Getting Started: Your First Steps into the Undocumented

Diving into electronic kit boxes can seem daunting, but it’s more accessible than you think. The key is to start small, learn the fundamentals, and then expand your knowledge.

  1. Pick a Platform: An Arduino Uno or an ESP32 development board is a great starting point. They have massive communities and tons of tutorials.
  2. Learn the Basics: Understand voltage, current, resistance (Ohm’s Law), and basic circuit components. YouTube, online courses (like those on Udemy or Coursera), and even old electronics textbooks are your friends.
  3. Get Your Tools: A decent soldering iron, multimeter, breadboard, and jumper wires are essential. You don’t need to break the bank for your first kit.
  4. Start with Simple Projects: Don’t try to build a drone on day one. Start with blinking an LED, reading a sensor, or controlling a small motor.
  5. Break Things: Seriously. Expect to burn out components, wire things incorrectly, and spend hours troubleshooting. This is where the real learning happens.
  6. Explore Beyond the Manual: Once you’re comfortable, start looking at projects that push the boundaries. Search for “Arduino security projects,” “ESP32 network tools,” or “SDR signal analysis.”

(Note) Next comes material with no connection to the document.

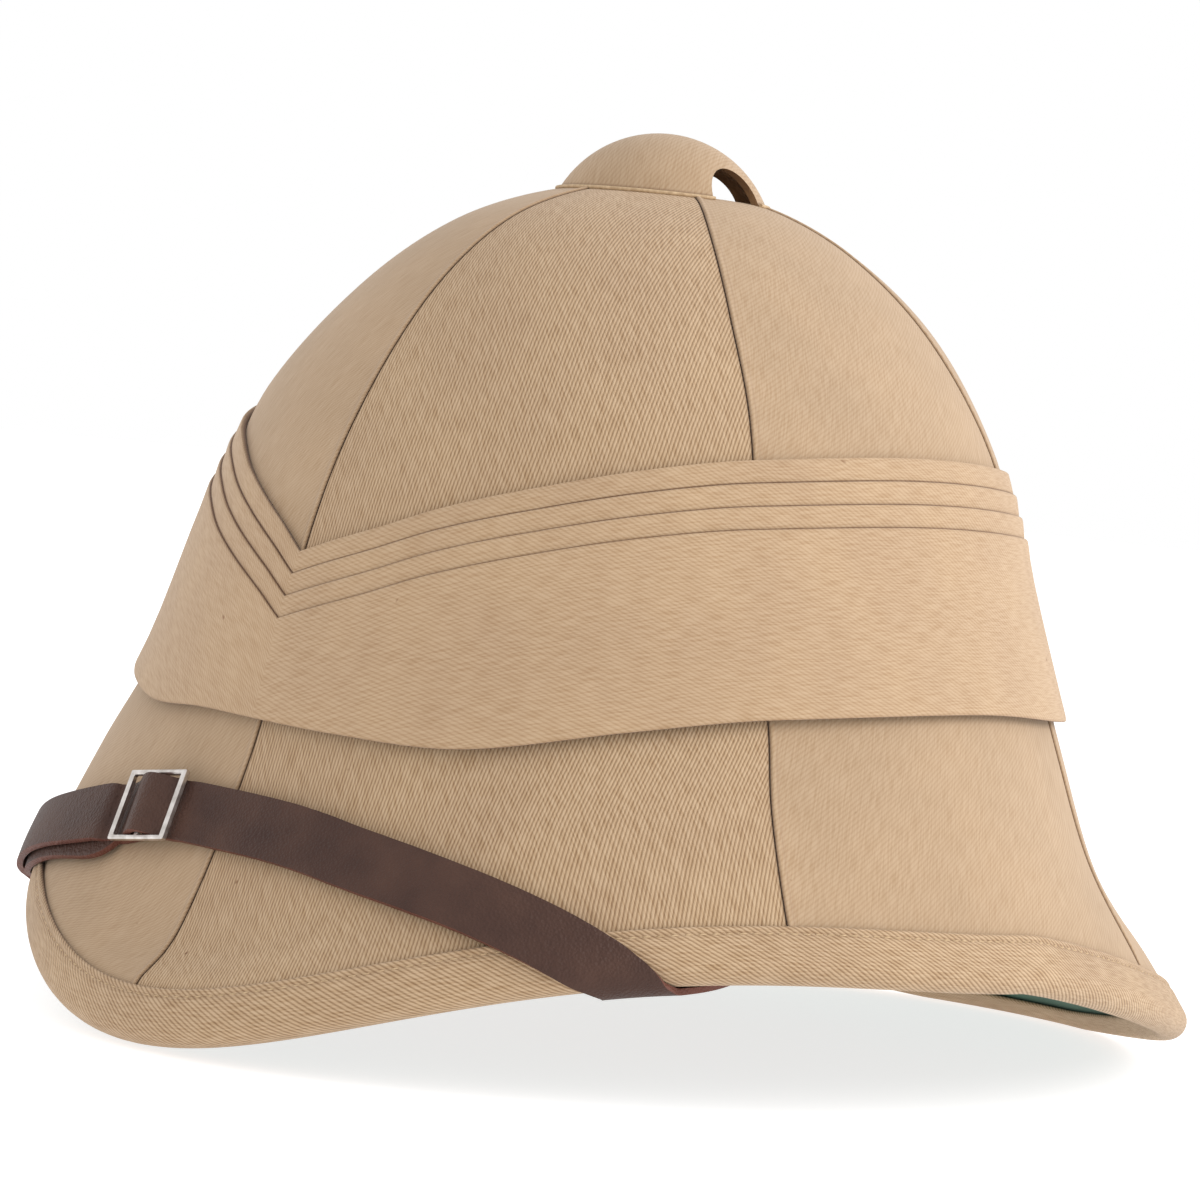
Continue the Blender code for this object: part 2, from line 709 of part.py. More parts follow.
def main():
    clear_scene()
    cloth = make_material("khaki_cotton_twill", (0.55, 0.42, 0.27), 0.85)
    cork = make_material("moulded_cork", (0.42, 0.29, 0.17), 0.9)
    green = make_material("green_cotton", (0.05, 0.12, 0.08), 0.85)
    leather = make_material("brown_leather", (0.055, 0.028, 0.02), 0.5)
    nickel = make_material("nickel_plate", (0.75, 0.73, 0.70), 0.25, 1.0)
    things = [make_cork(cork)]
    names = ("rear_right", "right", "front_right", "front_left", "left", "rear_left")
    for name, start, end in zip(names, SEAMS, SEAMS[1:]):
        things.append(make_panel(f"cover_panel_{name}", start, end, cloth))
    things.append(make_lining(green))
    binding = make_binding(cloth)
    things.append(binding)
    things.append(make_band(cloth))
    things += make_dome(cloth)
    things.append(make_strap(leather))
    things += make_buckle(nickel)
    stand_on_floor(things, binding)


main()
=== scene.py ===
"""Sun helmet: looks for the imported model. The wearer looks along -Y, the wearer's left is +X."""

import math

import bmesh
import bpy
from mathutils import Matrix, Vector
from mathutils.kdtree import KDTree


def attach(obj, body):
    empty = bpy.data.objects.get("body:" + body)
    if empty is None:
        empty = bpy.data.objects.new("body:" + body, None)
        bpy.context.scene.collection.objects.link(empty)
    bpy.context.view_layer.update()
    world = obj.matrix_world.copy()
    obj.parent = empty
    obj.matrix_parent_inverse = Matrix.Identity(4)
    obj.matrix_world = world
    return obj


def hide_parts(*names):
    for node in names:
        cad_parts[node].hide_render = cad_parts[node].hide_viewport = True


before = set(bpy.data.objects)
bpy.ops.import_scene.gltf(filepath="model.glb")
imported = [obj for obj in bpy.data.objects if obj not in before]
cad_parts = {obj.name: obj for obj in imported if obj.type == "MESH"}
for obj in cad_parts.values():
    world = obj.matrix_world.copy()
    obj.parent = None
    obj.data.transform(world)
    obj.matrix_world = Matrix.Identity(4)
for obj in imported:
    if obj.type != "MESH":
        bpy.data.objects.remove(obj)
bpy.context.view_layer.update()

# Crown and brim
# The real piece is one shell of pressed cork, about 4 mm thick, moulded wet over a wooden block. It carries
# everything else. Only its inside shows, from below.

# Reach of the brim from the crown's axis at the front, side and rear, and the crown's height, in metres
BRIM_REACHES = (0.1535, 0.1435, 0.1855)
CROWN_HEIGHT = 0.210
# Foot of the crown's axis
CROWN_AXIS = Vector((0.0, -0.015101, 0.001678))
# Radius of the level top at the air hole and at the dome's seat
LEVEL_RADII = (0.012, 0.0274)
# Sections of the cover's outer face below the dome: reach at the front, side and rear as shares of the
# brim's, then height at the front, side and rear as shares of the crown's
SECTIONS = (
    (0.351, 0.338, 0.289, 0.952, 0.952, 0.952),
    (0.501, 0.492, 0.413, 0.861, 0.861, 0.861),
    (0.628, 0.647, 0.470, 0.727, 0.727, 0.727),
    (0.715, 0.716, 0.532, 0.574, 0.574, 0.574),
    (0.788, 0.810, 0.619, 0.332, 0.424, 0.365),
    (0.900, 0.881, 0.713, 0.129, 0.321, 0.198),
    (0.981, 0.969, 0.833, 0.061, 0.195, 0.129),
    (1.000, 1.000, 1.000, 0.000, 0.149, 0.012),
)
EDGE = len(SECTIONS) + 1
# Ring from which the plan's pinch grows towards the edge
BRIM_STARTS = 4.0
# Pinch of the plan, power of the drop and the level stretch of the edge, at the front and at the rear
FRONT_FORM = (0.27, 5.5, math.cos(math.radians(1.0)))
REAR_FORM = (0.15, 1.15, math.cos(math.radians(12.0)))
# Half the step between the rings over which the cover's slope is taken
SLOPE_STEP = 0.02

ROWS = [[radius] * 3 + [CROWN_HEIGHT] * 3 for radius in LEVEL_RADII] + [
    [share * size for share, size in zip(section, BRIM_REACHES + (CROWN_HEIGHT,) * 3)] for section in SECTIONS
]


def cover_point(angle, ring):
    """Point on the cover's outer face: angle in degrees from the front, and ring from the air hole down."""
    index = min(max(int(ring), 0), EDGE - 1)
    part = ring - index
    around = [ROWS[min(max(index + step, 0), EDGE)] for step in (-1, 0, 1, 2)]
    front, side, rear, front_height, side_height, rear_height = (
        0.5 * (
            2 * b + (c - a) * part + (2 * a - 5 * b + 4 * c - d) * part ** 2
            + (3 * b - a - 3 * c + d) * part ** 3
        )
        for a, b, c, d in zip(*around)
    )
    cosine, sine = math.cos(math.radians(angle)), math.sin(math.radians(angle))
    reach, height, (pinch, power, level) = (
        (front, front_height, FRONT_FORM) if cosine >= 0 else (rear, rear_height, REAR_FORM)
    )
    fade = min(max((ring - BRIM_STARTS) / (EDGE - BRIM_STARTS), 0.0), 1.0)
    drop = min((abs(cosine) / level) ** power, 1.0)
    return CROWN_AXIS + Vector((
        side * sine,
        -reach * cosine * (1.0 - pinch * fade * sine * sine),
        side_height + (height - side_height) * drop,
    ))


def cover_normal(angle, ring):
    """Way out of the cover's face."""
    low, high = max(ring - SLOPE_STEP, 0.0), min(ring + SLOPE_STEP, EDGE)
    down = cover_point(angle, high) - cover_point(angle, low)
    return down.cross(cover_point(angle + 1, ring) - cover_point(angle - 1, ring)).normalized()


def off_cover(angle, ring, height):
    """Point at a height above the cover's outer face."""
    return cover_point(angle, ring) + cover_normal(angle, ring) * height


def linear(code):
    """sRGB hex colour as linear RGBA."""
    levels = [int(code[place:place + 2], 16) / 255 for place in (1, 3, 5)]
    return [x / 12.92 if x <= 0.04045 else ((x + 0.055) / 1.055) ** 2.4 for x in levels] + [1.0]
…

The internet is a treasure trove of information, especially on forums and independent blogs where people share their undocumented hacks and custom builds.

The Bottom Line: Reclaim Your Tech Sovereignty

An electronic kit box isn’t just a collection of parts; it’s a philosophy. It’s about rejecting the role of a passive consumer and embracing the power of a creator, a problem-solver, and a system-challenger. It’s about understanding the mechanisms that govern our modern world and gaining the ability to manipulate them. In a world where everything is increasingly locked down and opaque, the ability to build, modify, and understand your own electronics is a fundamental form of digital self-defense.

So, stop waiting for permission. Grab a kit, learn the ropes, and start building the future they don’t want you to have. The knowledge you gain will be far more valuable than any off-the-shelf gadget. What will you build first?